In the July 9 issue of this column, I contrasted the disappearance of the Market Street Lounge and Seven South's romance with dance music with Grandma's Area 39, which had recently made a renewed commitment to featuring original rock. But financial realities have forced Wendy Wikstrand, who took over Area 39 (at 3900 Pecos Street) in April, to make changes as well. An August 15 bash featuring Sick, Insane Core Productions, Corruption, Quiet Room and others was the venue's rock swan song. A new manager has already been hired with an eye toward reopening on August 28 as what Wikstrand describes as "a Mexican-music bar. He'll book more salsa and ethnic stuff, and hopefully I'll be able to kick back and make some money for once."

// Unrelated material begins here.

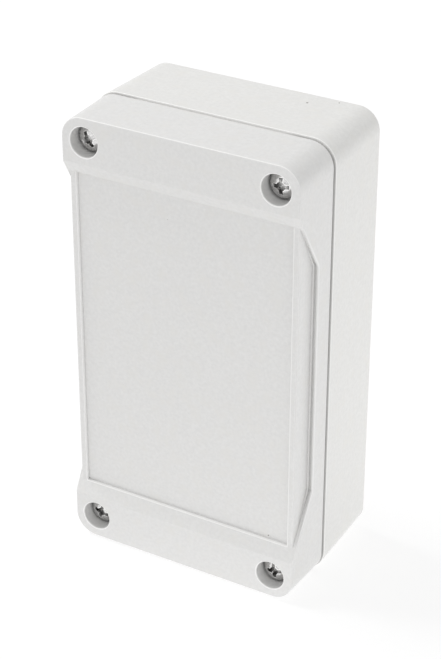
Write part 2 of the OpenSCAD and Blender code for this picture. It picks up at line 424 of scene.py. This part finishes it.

Wikstrand feels strongly that the space won't survive unless its format is altered--and since a previous incarnation of the club did well for years by appealing to the Hispanic population in northwest Denver, she may be right. But she remains frustrated that she was unable to make Area 39 into a rock bastion. After all, she's done her best to hype area rockers for years; she once put out The Adventures of Grandma Dynamite, a comic that centered on Colorado musicians, and oversaw the Granny Awards, a local-band contest that took place at various locales, including Cricket on the Hill. But after purchasing Area 39 from Haylar Garcia, whose rock-and-roll credits include Johnson, she was unable to convince enough patrons to take the less-than-ten-minute drive from LoDo to the club. "We wanted to keep going," she says, "but we weren't getting the support from either the bands or the fans that we needed to stay afloat.
"There are a lot of new bands coming out, and they're great," she adds, with increasing passion. "They don't care what slot they're playing. They just want to play. But some of the older bands, or newly formed bands with old members in them, need to lose the attitude, lose the ego. Some of them even told people not to come to our club--and when they do something like that, they're not helping themselves or anyone else. Denver's too small for petty things like that. There's a lot of talent and a lot of good people, and if they could form some kind of alliance instead of acting like big babies, something good could happen here. But a choice few are ruining it for everyone else."
Over the past couple of months, anyone who's wanted to buy a drink at the Ogden Theatre has been ushered to the bar upstairs and then not allowed to come downstairs again except to leave. It's an insane system--call it Drinker's Prison--that has angered plenty of music lovers lately. But Chris Swank of nobody in particular presents, which owns the Ogden, reveals that the situation is not long for this world. "The reason we had to do that was because the people at Excise and Licenses came around to all the venues in town and said that you couldn't mix all-ages and over-21 sections anymore," he says. "But we couldn't split the floor like we do at the Bluebird because the Ogden's bathrooms are all on one side." In other words, the people placed on the no-bathrooms side of the theater would have to cross their legs until the show was over. To solve this problem, the folks at the Ogden are building new bathrooms on the side of the building currently lacking them. "It should be done in a couple of weeks," Swank promises. "And it can't be soon enough for me. This has been a real pain in the butt."